The Cartulary of Prémontré
The Cartulary of Prémontré

The Cartulary of Prémontré

I’m so thrilled to be able to say that the edition of the thirteenth-century cartulary of the abbey of Saint-Jean-Baptiste de Prémontré, which Heather Wacha and I have been working on for a number of years now, will appear in print this July with University of Toronto Press. It’s currently available for pre-order through the press’s website, and at all good booksellers. This project has most definitely been a labour of love for Heather and myself, and we’re so glad to be able to share with you this manuscript which we think has so much to offer to historians of northern France in the Middle Ages.

 

Front cover of the book, showing an oval seal on a black background.The Cartulary of Prémontré offers a full critical edition, consisting of a transcription of the cartulary’s 509 charters together with historical notes and apparatus.

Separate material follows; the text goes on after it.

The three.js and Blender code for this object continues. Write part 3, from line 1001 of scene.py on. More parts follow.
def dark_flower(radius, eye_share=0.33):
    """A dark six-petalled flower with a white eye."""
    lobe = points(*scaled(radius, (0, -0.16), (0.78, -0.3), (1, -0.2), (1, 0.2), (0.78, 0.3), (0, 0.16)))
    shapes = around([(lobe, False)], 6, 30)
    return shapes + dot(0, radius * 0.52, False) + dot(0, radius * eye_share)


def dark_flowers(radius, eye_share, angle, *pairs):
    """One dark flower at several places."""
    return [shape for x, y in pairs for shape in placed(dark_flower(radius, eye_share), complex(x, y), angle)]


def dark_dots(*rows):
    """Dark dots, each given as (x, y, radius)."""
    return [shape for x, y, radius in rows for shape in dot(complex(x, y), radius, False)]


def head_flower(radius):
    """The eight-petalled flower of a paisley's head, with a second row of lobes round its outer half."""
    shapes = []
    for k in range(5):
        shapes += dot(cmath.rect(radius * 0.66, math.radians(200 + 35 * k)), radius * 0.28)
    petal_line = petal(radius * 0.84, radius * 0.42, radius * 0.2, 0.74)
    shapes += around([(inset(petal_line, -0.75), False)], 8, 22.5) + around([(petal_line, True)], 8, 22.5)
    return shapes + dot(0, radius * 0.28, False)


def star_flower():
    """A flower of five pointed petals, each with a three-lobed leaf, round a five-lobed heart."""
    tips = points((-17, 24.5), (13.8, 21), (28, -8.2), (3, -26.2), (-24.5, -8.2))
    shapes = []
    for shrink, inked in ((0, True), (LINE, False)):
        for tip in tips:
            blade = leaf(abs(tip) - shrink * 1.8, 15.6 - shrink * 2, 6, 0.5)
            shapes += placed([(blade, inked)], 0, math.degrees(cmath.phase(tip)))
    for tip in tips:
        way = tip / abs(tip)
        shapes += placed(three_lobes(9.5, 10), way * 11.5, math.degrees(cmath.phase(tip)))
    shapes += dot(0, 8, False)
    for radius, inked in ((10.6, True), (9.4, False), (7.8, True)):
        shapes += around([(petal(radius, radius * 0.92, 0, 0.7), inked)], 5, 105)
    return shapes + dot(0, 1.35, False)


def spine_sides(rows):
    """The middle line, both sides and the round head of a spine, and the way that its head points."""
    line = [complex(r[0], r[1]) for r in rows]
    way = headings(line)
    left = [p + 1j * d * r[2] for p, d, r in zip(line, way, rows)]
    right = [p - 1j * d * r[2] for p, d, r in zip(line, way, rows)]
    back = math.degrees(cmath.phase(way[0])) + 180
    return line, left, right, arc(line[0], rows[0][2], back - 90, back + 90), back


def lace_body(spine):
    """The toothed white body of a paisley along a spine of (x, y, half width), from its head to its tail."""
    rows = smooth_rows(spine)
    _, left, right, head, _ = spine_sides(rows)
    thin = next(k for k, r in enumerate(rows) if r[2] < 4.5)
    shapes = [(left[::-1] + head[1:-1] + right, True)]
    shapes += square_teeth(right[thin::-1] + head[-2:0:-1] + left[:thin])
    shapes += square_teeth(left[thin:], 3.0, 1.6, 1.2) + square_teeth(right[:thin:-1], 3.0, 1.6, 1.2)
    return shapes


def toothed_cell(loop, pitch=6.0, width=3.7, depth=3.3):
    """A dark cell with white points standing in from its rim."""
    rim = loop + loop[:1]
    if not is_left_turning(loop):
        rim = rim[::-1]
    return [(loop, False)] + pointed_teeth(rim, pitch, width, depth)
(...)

The thirteenth-century cartulary of the abbey of Saint-Jean-Baptiste de Prémontré is one of the few manuscripts to survive from this monastery. Offering a window into daily life in medieval France and to contemporary documentary practices, the cartulary of Prémontré is a rich source for the socio-economic and religious history of the Picardy and Champagne regions during the twelfth and thirteenth centuries.

 

The charters contained in the cartulary illuminate how this major northern French abbey functioned as a mother house for the Premonstratensian Order, and how it interacted with people – both elite and non-elite as well as secular and ecclesiastical. It also reveals the complexities of cartulary production within a larger institutional and archival context.

 

In an introductory essay, Heather Wacha and Yvonne Seale consider not only the history of the manuscript and of the abbey of Prémontré, but also the cartulary’s materiality, its place within the broader field of cartulary studies, and what it shows us about women’s roles in contemporary society. In doing so, this volume offers new connections between the field of cartulary studies and feminist studies.